___ MATERIALS PROVIDED
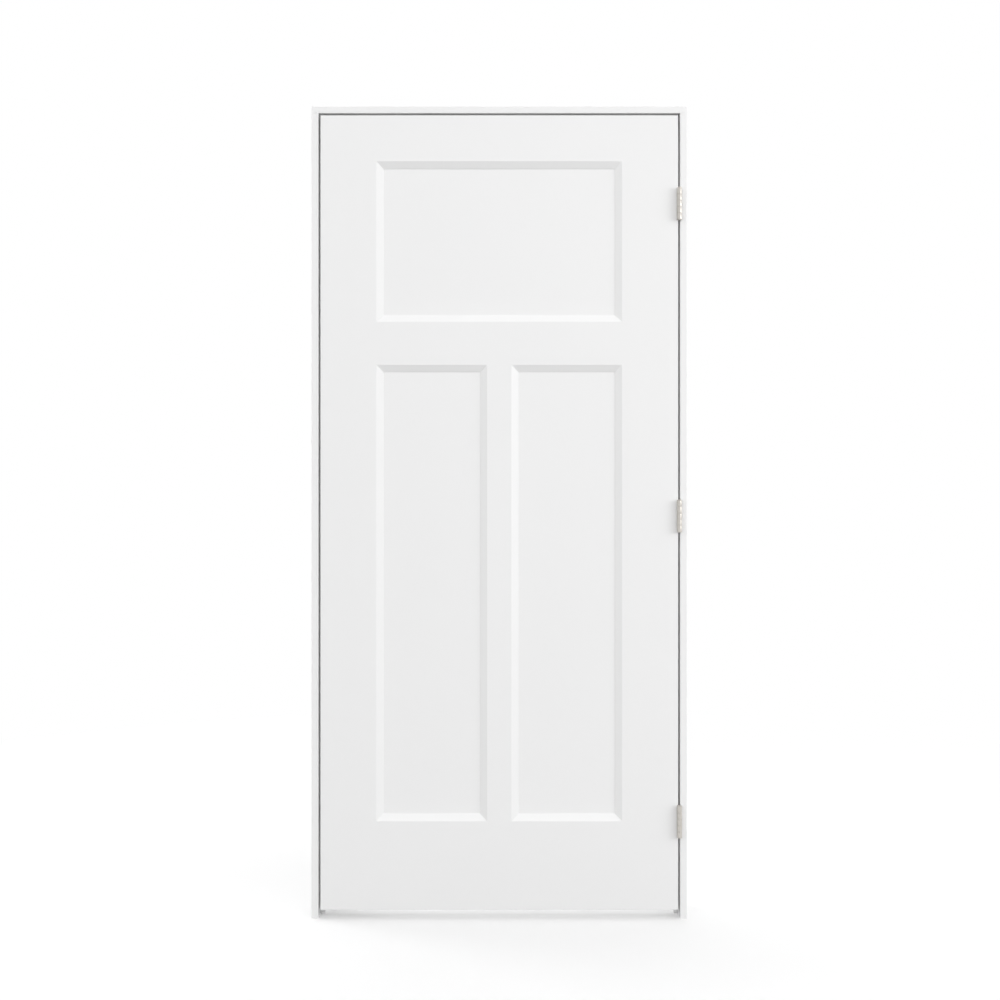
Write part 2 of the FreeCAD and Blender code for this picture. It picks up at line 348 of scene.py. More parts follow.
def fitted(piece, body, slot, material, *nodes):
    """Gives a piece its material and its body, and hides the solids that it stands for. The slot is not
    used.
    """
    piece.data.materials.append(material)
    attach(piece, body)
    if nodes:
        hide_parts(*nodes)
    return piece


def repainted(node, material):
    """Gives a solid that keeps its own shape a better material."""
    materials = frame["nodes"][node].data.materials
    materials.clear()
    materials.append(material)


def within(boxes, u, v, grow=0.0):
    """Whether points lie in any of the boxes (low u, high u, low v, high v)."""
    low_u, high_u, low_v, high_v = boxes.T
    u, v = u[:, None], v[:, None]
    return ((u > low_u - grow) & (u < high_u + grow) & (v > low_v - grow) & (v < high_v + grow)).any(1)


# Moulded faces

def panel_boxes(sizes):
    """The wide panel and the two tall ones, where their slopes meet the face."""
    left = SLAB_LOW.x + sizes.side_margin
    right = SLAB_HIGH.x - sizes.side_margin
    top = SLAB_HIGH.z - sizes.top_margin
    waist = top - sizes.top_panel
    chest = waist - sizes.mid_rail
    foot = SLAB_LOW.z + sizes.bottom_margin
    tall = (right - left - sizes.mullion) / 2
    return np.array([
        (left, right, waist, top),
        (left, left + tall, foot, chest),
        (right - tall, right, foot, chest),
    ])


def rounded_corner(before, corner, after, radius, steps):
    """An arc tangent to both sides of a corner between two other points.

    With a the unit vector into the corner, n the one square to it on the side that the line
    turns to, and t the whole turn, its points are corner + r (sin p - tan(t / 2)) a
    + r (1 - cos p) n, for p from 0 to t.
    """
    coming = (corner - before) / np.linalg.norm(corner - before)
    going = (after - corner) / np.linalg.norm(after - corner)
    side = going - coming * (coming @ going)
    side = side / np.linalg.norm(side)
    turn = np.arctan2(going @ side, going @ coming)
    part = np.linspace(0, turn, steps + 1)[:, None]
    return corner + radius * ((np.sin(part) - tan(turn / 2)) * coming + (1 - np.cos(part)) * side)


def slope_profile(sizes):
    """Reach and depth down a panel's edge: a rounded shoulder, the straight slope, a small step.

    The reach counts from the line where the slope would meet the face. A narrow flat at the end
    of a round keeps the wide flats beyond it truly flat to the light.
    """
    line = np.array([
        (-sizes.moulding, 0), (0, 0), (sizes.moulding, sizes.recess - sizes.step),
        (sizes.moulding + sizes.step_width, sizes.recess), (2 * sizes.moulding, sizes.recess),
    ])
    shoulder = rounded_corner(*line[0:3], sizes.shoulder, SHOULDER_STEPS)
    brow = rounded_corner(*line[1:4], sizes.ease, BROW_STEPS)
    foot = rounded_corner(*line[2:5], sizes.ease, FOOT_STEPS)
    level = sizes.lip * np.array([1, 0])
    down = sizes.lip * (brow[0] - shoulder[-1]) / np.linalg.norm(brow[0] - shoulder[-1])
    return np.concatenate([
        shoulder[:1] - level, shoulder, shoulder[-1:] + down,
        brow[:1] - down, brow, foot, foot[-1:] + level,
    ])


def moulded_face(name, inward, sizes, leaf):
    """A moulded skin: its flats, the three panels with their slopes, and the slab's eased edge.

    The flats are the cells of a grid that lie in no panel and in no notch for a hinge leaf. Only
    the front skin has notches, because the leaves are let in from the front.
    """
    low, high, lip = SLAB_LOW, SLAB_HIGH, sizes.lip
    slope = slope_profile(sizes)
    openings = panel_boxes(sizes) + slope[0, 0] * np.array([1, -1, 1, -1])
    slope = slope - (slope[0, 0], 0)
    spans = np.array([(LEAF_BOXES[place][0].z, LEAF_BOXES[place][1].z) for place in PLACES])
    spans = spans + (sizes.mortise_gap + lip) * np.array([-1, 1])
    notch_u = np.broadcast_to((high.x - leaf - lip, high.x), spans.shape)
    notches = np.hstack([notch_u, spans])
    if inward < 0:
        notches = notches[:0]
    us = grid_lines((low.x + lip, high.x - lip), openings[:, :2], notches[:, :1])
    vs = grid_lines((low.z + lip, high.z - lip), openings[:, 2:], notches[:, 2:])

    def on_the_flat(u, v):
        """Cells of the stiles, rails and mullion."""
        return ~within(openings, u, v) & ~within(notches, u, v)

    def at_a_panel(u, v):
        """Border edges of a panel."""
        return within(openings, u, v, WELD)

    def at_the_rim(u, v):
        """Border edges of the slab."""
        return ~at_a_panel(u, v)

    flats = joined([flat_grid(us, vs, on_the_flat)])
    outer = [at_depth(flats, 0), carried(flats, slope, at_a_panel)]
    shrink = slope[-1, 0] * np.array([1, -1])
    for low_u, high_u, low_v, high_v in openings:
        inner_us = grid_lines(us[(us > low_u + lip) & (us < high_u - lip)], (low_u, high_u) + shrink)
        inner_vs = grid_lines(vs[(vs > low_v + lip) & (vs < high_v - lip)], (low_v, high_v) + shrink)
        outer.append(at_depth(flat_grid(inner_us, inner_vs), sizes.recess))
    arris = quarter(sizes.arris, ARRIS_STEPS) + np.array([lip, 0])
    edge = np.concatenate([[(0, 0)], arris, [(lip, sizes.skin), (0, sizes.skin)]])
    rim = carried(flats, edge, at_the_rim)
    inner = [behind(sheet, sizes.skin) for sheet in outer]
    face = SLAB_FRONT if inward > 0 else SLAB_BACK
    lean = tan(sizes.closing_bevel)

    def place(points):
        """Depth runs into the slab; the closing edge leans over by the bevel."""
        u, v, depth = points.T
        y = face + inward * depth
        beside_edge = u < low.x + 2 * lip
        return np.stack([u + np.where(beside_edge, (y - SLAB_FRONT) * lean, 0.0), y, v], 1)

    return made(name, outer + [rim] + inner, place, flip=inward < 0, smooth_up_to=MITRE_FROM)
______
___ MATERIALS PROVIDED
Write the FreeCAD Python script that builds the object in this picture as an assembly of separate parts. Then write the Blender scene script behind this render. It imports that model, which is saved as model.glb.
______
Extract, word for word, the line containing "hide_parts(*nodes)", the line containing "# Moulded faces", and every line between them.

_CORRECT ANSWER_.
        hide_parts(*nodes)
    return piece


def repainted(node, material):
    """Gives a solid that keeps its own shape a better material."""
    materials = frame["nodes"][node].data.materials
    materials.clear()
    materials.append(material)


def within(boxes, u, v, grow=0.0):
    """Whether points lie in any of the boxes (low u, high u, low v, high v)."""
    low_u, high_u, low_v, high_v = boxes.T
    u, v = u[:, None], v[:, None]
    return ((u > low_u - grow) & (u < high_u + grow) & (v > low_v - grow) & (v < high_v + grow)).any(1)


# Moulded faces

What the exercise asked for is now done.